Stated task
What follows is a block of records; restate each one word for word.

Information shown
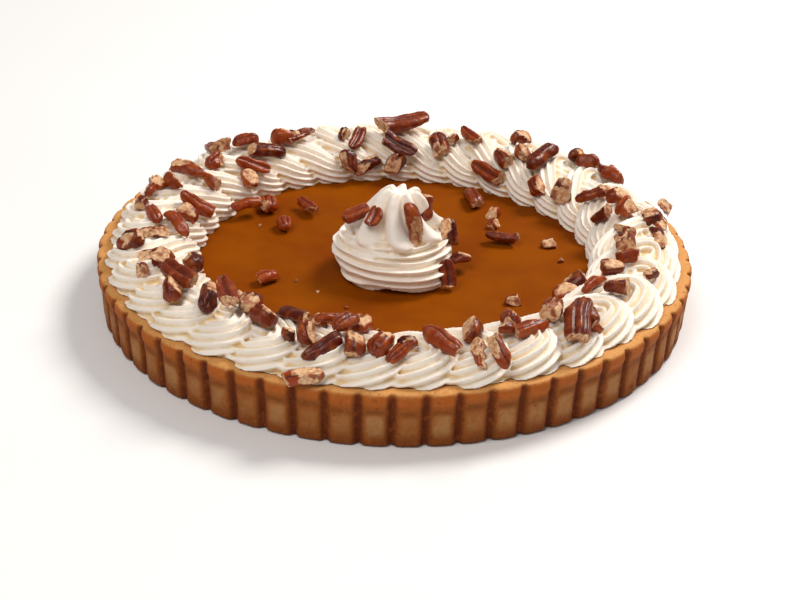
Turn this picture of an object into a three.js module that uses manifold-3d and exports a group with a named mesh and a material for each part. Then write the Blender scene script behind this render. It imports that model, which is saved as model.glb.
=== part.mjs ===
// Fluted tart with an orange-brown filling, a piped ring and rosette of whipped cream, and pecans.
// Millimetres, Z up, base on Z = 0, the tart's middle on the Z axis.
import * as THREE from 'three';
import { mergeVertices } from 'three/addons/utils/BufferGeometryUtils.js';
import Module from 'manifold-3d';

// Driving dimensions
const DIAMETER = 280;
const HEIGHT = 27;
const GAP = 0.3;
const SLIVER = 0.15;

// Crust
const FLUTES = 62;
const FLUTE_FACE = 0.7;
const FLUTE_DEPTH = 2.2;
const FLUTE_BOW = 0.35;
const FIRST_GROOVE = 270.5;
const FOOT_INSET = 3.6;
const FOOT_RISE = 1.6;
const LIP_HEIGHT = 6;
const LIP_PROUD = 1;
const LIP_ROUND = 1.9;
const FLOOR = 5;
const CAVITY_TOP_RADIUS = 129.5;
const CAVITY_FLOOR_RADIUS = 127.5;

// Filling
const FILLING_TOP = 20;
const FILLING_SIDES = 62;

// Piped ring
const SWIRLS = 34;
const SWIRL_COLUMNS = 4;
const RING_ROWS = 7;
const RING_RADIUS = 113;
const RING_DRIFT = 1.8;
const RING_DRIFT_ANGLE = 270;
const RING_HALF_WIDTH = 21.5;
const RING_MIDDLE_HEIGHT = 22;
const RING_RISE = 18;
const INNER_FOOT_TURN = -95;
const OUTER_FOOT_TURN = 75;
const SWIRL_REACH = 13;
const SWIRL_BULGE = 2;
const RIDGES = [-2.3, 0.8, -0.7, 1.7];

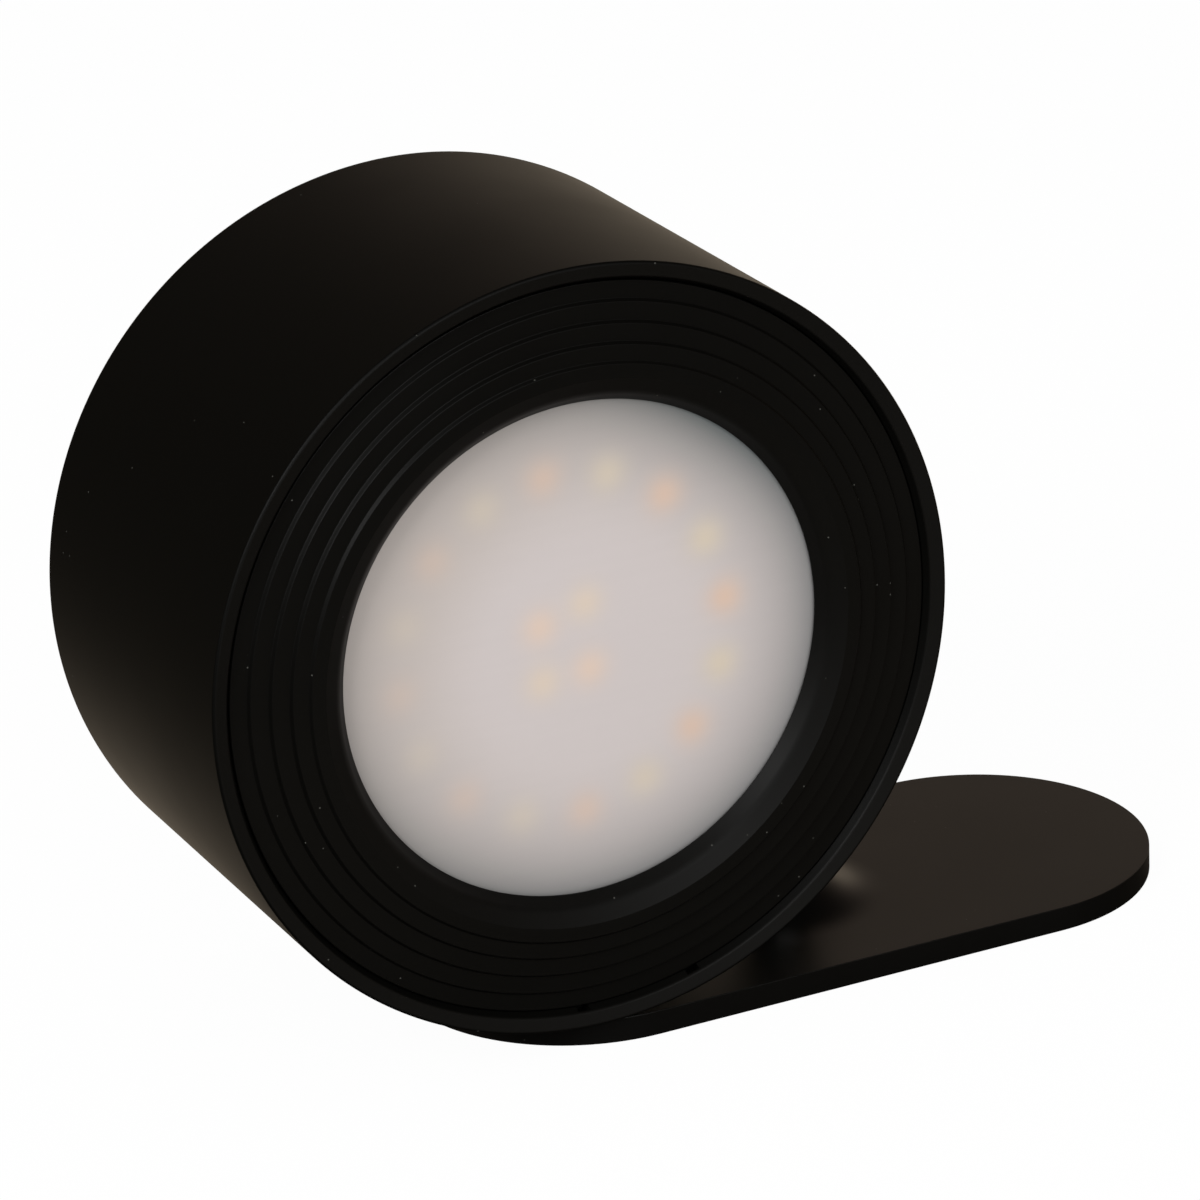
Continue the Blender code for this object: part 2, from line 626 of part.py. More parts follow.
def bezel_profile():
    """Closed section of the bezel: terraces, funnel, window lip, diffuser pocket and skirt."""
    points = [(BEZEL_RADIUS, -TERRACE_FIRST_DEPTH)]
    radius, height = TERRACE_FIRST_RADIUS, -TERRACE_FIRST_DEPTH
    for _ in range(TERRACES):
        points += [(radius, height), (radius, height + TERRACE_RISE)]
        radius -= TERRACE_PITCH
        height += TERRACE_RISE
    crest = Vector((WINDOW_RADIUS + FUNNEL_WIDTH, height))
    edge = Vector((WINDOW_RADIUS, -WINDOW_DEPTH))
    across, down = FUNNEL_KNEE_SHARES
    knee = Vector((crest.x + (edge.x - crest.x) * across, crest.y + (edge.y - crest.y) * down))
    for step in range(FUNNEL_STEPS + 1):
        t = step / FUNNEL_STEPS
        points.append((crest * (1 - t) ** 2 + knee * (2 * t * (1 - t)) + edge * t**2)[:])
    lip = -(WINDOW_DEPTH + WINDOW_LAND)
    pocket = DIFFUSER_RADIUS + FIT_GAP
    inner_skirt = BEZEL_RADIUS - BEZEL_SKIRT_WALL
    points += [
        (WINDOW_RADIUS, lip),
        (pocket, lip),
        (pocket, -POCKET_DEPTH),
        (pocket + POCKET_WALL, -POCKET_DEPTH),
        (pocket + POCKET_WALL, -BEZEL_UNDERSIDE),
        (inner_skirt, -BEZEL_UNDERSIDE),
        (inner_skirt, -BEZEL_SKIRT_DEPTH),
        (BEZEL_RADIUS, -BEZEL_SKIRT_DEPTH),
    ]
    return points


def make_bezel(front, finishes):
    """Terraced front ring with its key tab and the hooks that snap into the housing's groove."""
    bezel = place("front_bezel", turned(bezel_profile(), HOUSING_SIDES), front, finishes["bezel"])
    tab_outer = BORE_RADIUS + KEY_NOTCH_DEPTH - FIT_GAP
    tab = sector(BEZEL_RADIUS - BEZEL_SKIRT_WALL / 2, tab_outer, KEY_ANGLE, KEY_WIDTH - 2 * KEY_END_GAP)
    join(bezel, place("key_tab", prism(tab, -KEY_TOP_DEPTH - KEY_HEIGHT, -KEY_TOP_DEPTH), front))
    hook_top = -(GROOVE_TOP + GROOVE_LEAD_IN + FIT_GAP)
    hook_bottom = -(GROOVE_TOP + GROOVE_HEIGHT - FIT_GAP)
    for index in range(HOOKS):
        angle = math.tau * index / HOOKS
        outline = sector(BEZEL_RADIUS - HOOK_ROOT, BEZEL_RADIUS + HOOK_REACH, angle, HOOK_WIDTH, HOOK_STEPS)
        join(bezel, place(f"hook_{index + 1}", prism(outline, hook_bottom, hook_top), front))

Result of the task
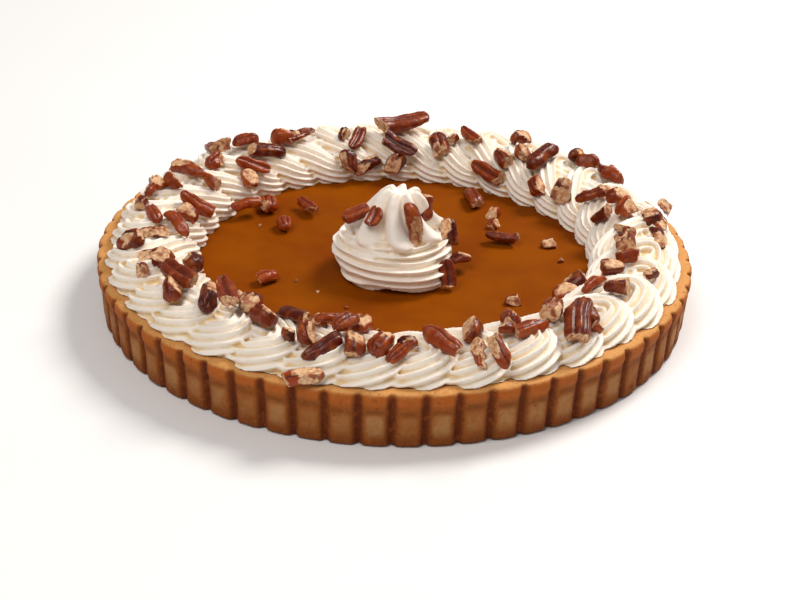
Turn this picture of an object into a three.js module that uses manifold-3d and exports a group with a named mesh and a material for each part. Then write the Blender scene script behind this render. It imports that model, which is saved as model.glb.
=== part.mjs ===
// Fluted tart with an orange-brown filling, a piped ring and rosette of whipped cream, and pecans.
// Millimetres, Z up, base on Z = 0, the tart's middle on the Z axis.
import * as THREE from 'three';
import { mergeVertices } from 'three/addons/utils/BufferGeometryUtils.js';
import Module from 'manifold-3d';

// Driving dimensions
const DIAMETER = 280;
const HEIGHT = 27;
const GAP = 0.3;
const SLIVER = 0.15;

// Crust
const FLUTES = 62;
const FLUTE_FACE = 0.7;
const FLUTE_DEPTH = 2.2;
const FLUTE_BOW = 0.35;
const FIRST_GROOVE = 270.5;
const FOOT_INSET = 3.6;
const FOOT_RISE = 1.6;
const LIP_HEIGHT = 6;
const LIP_PROUD = 1;
const LIP_ROUND = 1.9;
const FLOOR = 5;
const CAVITY_TOP_RADIUS = 129.5;
const CAVITY_FLOOR_RADIUS = 127.5;

// Filling
const FILLING_TOP = 20;
const FILLING_SIDES = 62;

// Piped ring
const SWIRLS = 34;
const SWIRL_COLUMNS = 4;
const RING_ROWS = 7;
const RING_RADIUS = 113;
const RING_DRIFT = 1.8;
const RING_DRIFT_ANGLE = 270;
const RING_HALF_WIDTH = 21.5;
const RING_MIDDLE_HEIGHT = 22;
const RING_RISE = 18;
const INNER_FOOT_TURN = -95;
const OUTER_FOOT_TURN = 75;
const SWIRL_REACH = 13;
const SWIRL_BULGE = 2;
const RIDGES = [-2.3, 0.8, -0.7, 1.7];

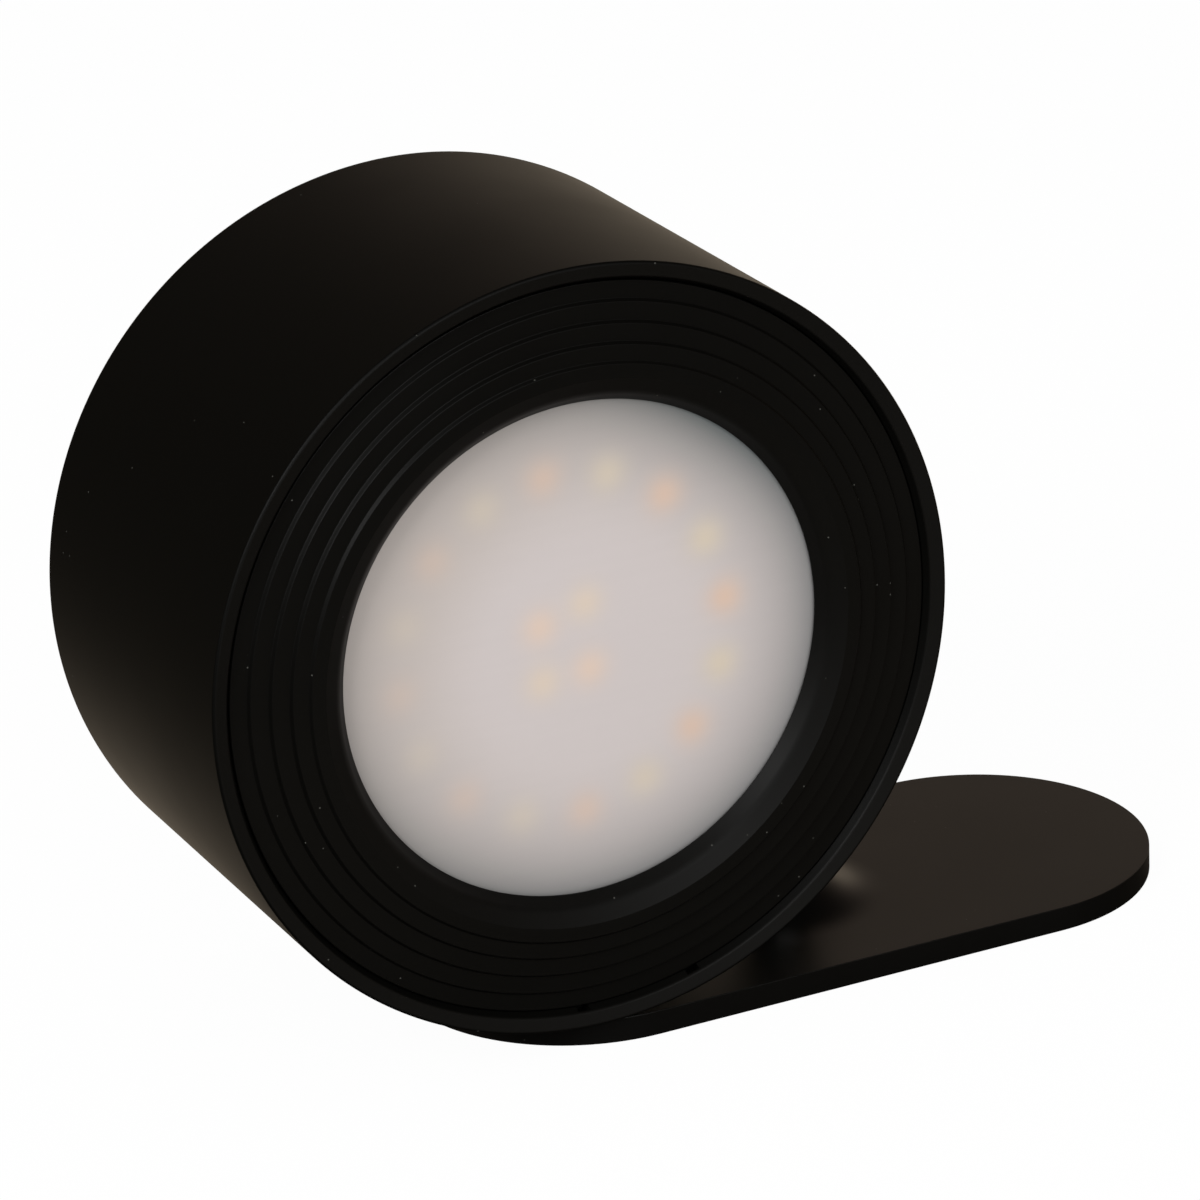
Continue the Blender code for this object: part 2, from line 626 of part.py. More parts follow.
def bezel_profile():
    """Closed section of the bezel: terraces, funnel, window lip, diffuser pocket and skirt."""
    points = [(BEZEL_RADIUS, -TERRACE_FIRST_DEPTH)]
    radius, height = TERRACE_FIRST_RADIUS, -TERRACE_FIRST_DEPTH
    for _ in range(TERRACES):
        points += [(radius, height), (radius, height + TERRACE_RISE)]
        radius -= TERRACE_PITCH
        height += TERRACE_RISE
    crest = Vector((WINDOW_RADIUS + FUNNEL_WIDTH, height))
    edge = Vector((WINDOW_RADIUS, -WINDOW_DEPTH))
    across, down = FUNNEL_KNEE_SHARES
    knee = Vector((crest.x + (edge.x - crest.x) * across, crest.y + (edge.y - crest.y) * down))
    for step in range(FUNNEL_STEPS + 1):
        t = step / FUNNEL_STEPS
        points.append((crest * (1 - t) ** 2 + knee * (2 * t * (1 - t)) + edge * t**2)[:])
    lip = -(WINDOW_DEPTH + WINDOW_LAND)
    pocket = DIFFUSER_RADIUS + FIT_GAP
    inner_skirt = BEZEL_RADIUS - BEZEL_SKIRT_WALL
    points += [
        (WINDOW_RADIUS, lip),
        (pocket, lip),
        (pocket, -POCKET_DEPTH),
        (pocket + POCKET_WALL, -POCKET_DEPTH),
        (pocket + POCKET_WALL, -BEZEL_UNDERSIDE),
        (inner_skirt, -BEZEL_UNDERSIDE),
        (inner_skirt, -BEZEL_SKIRT_DEPTH),
        (BEZEL_RADIUS, -BEZEL_SKIRT_DEPTH),
    ]
    return points


def make_bezel(front, finishes):
    """Terraced front ring with its key tab and the hooks that snap into the housing's groove."""
    bezel = place("front_bezel", turned(bezel_profile(), HOUSING_SIDES), front, finishes["bezel"])
    tab_outer = BORE_RADIUS + KEY_NOTCH_DEPTH - FIT_GAP
    tab = sector(BEZEL_RADIUS - BEZEL_SKIRT_WALL / 2, tab_outer, KEY_ANGLE, KEY_WIDTH - 2 * KEY_END_GAP)
    join(bezel, place("key_tab", prism(tab, -KEY_TOP_DEPTH - KEY_HEIGHT, -KEY_TOP_DEPTH), front))
    hook_top = -(GROOVE_TOP + GROOVE_LEAD_IN + FIT_GAP)
    hook_bottom = -(GROOVE_TOP + GROOVE_HEIGHT - FIT_GAP)
    for index in range(HOOKS):
        angle = math.tau * index / HOOKS
        outline = sector(BEZEL_RADIUS - HOOK_ROOT, BEZEL_RADIUS + HOOK_REACH, angle, HOOK_WIDTH, HOOK_STEPS)
        join(bezel, place(f"hook_{index + 1}", prism(outline, hook_bottom, hook_top), front))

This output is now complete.